In this case it would be 15 calls over the network, even though the group of people have a lot of common friends.
With dataloader
you can make the graphql
query much more efficient.
As graphql
descends each level of the query (e.g., as it processes hero
and then friends
and then for each of their friends
),
the data loader is called to "promise" to deliver a person object. At each level dataloader.dispatch()
will be
called to fire off the batch requests for that part of the query. With caching turned on (the default) then
any previously returned person will be returned as-is for no cost.
In the above example there are only 5 unique people mentioned but with caching and batching retrieval in place there will be only 3 calls to the batch loader function. 3 calls over the network or to a database is much better than 15 calls, you will agree.

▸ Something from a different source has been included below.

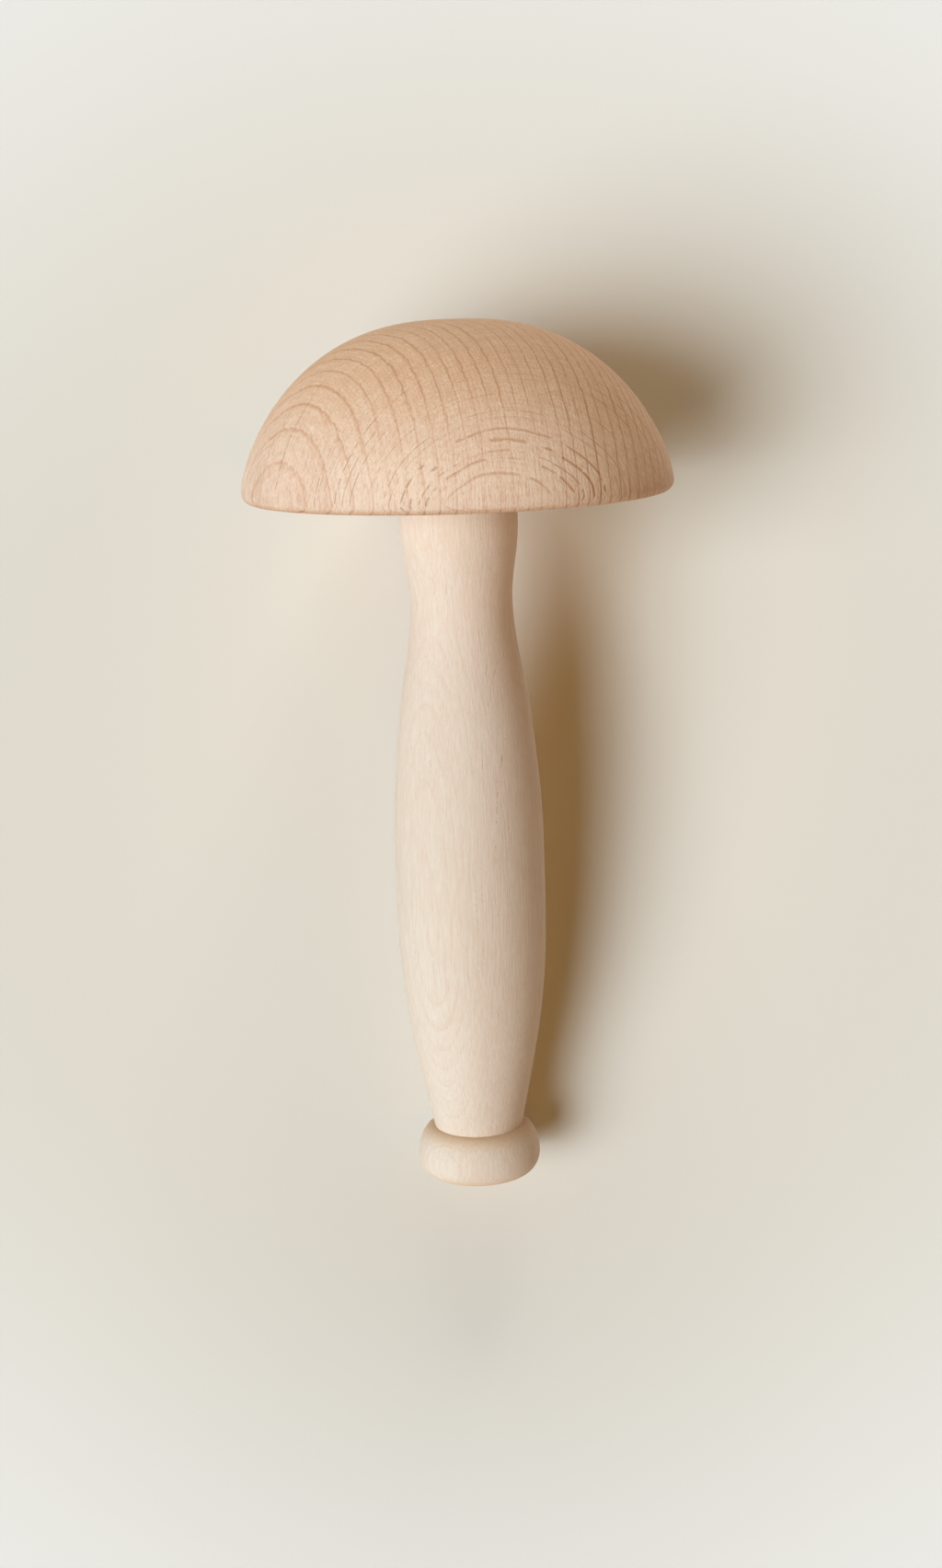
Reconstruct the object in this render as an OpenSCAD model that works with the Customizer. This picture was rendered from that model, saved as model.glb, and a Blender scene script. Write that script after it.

If you use capabilities like java.util.concurrent.CompletableFuture.supplyAsync()
then you can make it even more efficient by making the
remote calls asynchronous to the rest of the query. This will make it even more timely since multiple calls can happen at once
if need be.
Here is how you might put this in place:
//
// a batch loader function that will be called with N or more keys for batch loading
// This can be a singleton object since it's stateless
//
BatchLoader<String, Object> characterBatchLoader = new BatchLoader<String, Object>() {
@Override
public CompletionStage<List<Object>> load(List<String> keys) {
//
// we use supplyAsync() of values here for maximum parallelisation
//
return CompletableFuture.supplyAsync(() -> getCharacterDataViaBatchHTTPApi(keys));
}
};
//
// use this data loader in the data fetchers associated with characters and put them into
// the graphql schema (not shown)
//
DataFetcher<?> heroDataFetcher = new DataFetcher<Object>() {
@Override
public Object get(DataFetchingEnvironment environment) {
DataLoader<String, Object> dataLoader = environment.getDataLoader("character");
return dataLoader.load("2001"); // R2D2
}
};
DataFetcher<?> friendsDataFetcher = new DataFetcher<Object>() {
@Override
public Object get(DataFetchingEnvironment environment) {
StarWarsCharacter starWarsCharacter = environment.getSource();
List<String> friendIds = starWarsCharacter.getFriendIds();
DataLoader<String, Object> dataLoader = environment.getDataLoader("character");
return dataLoader.loadMany(friendIds);
}
};
//
// this instrumentation implementation will dispatch all the data loaders
// as each level of the graphql query is executed and hence make batched objects
// available to the query and the associated DataFetchers
//
// In this case we use options to make it keep statistics on the batching efficiency
//
DataLoaderDispatcherInstrumentationOptions options = DataLoaderDispatcherInstrumentationOptions
.newOptions().includeStatistics(true);
DataLoaderDispatcherInstrumentation dispatcherInstrumentation
= new DataLoaderDispatcherInstrumentation(options);
//
// now build your graphql object and execute queries on it.
// the data loader will be invoked via the data fetchers on the
// schema fields
//
GraphQL graphQL = GraphQL.newGraphQL(buildSchema())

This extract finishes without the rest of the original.